• **What to work on**
Answer with one number: how many lines hold the string "slide".

JSON records of objects:

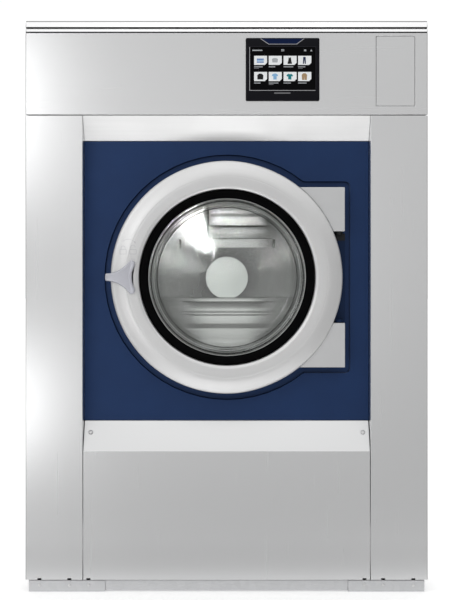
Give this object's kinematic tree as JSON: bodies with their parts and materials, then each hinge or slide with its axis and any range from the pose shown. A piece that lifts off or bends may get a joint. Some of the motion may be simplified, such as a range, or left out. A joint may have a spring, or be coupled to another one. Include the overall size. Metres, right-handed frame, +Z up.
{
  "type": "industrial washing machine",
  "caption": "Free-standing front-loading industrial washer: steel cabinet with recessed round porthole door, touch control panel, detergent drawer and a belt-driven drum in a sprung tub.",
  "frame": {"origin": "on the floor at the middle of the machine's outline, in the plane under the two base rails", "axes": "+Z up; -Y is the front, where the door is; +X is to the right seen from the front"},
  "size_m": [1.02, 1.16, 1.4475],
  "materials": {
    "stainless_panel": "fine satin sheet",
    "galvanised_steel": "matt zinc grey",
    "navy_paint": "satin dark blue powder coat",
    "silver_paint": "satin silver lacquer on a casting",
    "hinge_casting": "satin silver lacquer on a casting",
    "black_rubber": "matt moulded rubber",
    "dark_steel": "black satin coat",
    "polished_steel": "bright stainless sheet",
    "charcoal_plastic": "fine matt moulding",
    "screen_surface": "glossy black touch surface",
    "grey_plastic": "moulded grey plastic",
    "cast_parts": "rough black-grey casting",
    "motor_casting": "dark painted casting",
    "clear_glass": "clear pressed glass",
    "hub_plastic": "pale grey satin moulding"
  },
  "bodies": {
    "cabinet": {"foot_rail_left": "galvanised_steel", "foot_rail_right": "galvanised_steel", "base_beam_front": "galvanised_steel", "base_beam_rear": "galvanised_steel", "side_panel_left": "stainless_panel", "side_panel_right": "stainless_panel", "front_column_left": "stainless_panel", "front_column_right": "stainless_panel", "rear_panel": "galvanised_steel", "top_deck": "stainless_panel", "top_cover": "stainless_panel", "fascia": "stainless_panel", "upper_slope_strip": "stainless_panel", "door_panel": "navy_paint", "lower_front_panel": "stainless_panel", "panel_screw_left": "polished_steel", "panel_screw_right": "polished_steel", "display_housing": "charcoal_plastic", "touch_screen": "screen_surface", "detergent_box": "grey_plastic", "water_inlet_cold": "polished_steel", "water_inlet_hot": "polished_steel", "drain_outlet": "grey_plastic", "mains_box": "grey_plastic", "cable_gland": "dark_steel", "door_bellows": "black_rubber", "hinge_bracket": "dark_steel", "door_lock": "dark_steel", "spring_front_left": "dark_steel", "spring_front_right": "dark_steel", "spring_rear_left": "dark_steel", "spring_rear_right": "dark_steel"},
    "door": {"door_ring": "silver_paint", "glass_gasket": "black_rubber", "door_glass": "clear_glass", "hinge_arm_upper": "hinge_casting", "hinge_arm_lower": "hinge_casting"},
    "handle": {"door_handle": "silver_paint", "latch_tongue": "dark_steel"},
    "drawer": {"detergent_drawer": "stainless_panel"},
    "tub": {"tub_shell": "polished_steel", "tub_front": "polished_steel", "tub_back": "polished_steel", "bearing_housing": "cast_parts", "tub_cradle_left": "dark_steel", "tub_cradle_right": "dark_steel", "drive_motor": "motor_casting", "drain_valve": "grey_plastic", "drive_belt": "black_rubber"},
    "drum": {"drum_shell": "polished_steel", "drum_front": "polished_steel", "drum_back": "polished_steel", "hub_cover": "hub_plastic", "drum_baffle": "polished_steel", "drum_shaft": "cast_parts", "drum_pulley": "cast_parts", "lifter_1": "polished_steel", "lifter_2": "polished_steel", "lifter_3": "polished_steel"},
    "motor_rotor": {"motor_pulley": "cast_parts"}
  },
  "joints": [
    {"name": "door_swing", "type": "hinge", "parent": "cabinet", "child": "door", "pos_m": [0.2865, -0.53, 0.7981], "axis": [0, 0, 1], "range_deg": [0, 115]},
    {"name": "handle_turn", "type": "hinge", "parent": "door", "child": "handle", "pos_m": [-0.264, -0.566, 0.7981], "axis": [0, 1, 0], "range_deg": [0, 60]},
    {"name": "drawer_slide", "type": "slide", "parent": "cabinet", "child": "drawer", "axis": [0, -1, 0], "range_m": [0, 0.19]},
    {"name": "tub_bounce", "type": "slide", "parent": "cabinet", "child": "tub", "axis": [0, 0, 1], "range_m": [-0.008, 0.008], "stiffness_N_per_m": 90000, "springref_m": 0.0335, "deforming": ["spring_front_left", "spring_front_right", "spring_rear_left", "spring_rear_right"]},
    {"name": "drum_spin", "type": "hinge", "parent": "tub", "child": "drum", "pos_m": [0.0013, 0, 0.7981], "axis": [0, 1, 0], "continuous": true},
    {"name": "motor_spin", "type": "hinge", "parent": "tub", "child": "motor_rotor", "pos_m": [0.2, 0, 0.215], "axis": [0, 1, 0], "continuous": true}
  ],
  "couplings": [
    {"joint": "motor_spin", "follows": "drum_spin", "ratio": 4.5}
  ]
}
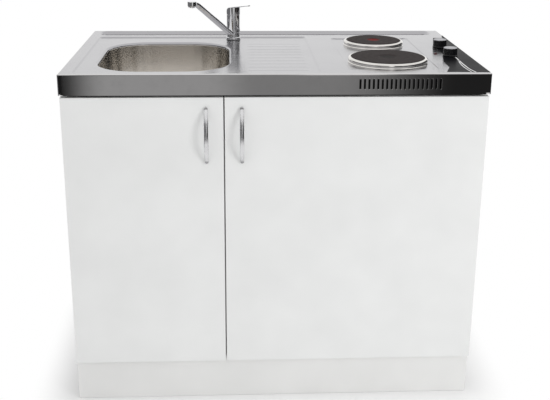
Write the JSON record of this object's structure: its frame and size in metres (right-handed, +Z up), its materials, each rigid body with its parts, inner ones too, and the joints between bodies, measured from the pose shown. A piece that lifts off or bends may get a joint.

* * *

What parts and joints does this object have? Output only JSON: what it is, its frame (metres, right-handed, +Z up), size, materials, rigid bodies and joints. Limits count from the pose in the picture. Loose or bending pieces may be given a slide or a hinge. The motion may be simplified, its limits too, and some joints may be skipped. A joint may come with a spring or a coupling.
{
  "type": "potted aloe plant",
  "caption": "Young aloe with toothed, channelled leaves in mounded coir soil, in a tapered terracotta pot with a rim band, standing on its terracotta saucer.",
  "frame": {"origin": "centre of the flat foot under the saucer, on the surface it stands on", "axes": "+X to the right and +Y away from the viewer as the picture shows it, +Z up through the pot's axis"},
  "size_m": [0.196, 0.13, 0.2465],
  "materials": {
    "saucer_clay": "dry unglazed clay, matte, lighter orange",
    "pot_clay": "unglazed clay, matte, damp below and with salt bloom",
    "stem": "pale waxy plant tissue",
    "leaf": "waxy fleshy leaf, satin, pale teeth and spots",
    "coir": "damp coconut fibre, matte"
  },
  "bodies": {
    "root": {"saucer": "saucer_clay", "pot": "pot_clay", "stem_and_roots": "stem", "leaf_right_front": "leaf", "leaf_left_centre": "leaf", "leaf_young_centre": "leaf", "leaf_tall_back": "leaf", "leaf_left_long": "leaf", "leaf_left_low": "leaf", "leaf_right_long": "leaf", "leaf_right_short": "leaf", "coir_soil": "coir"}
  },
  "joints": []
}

• **Exercise output**
4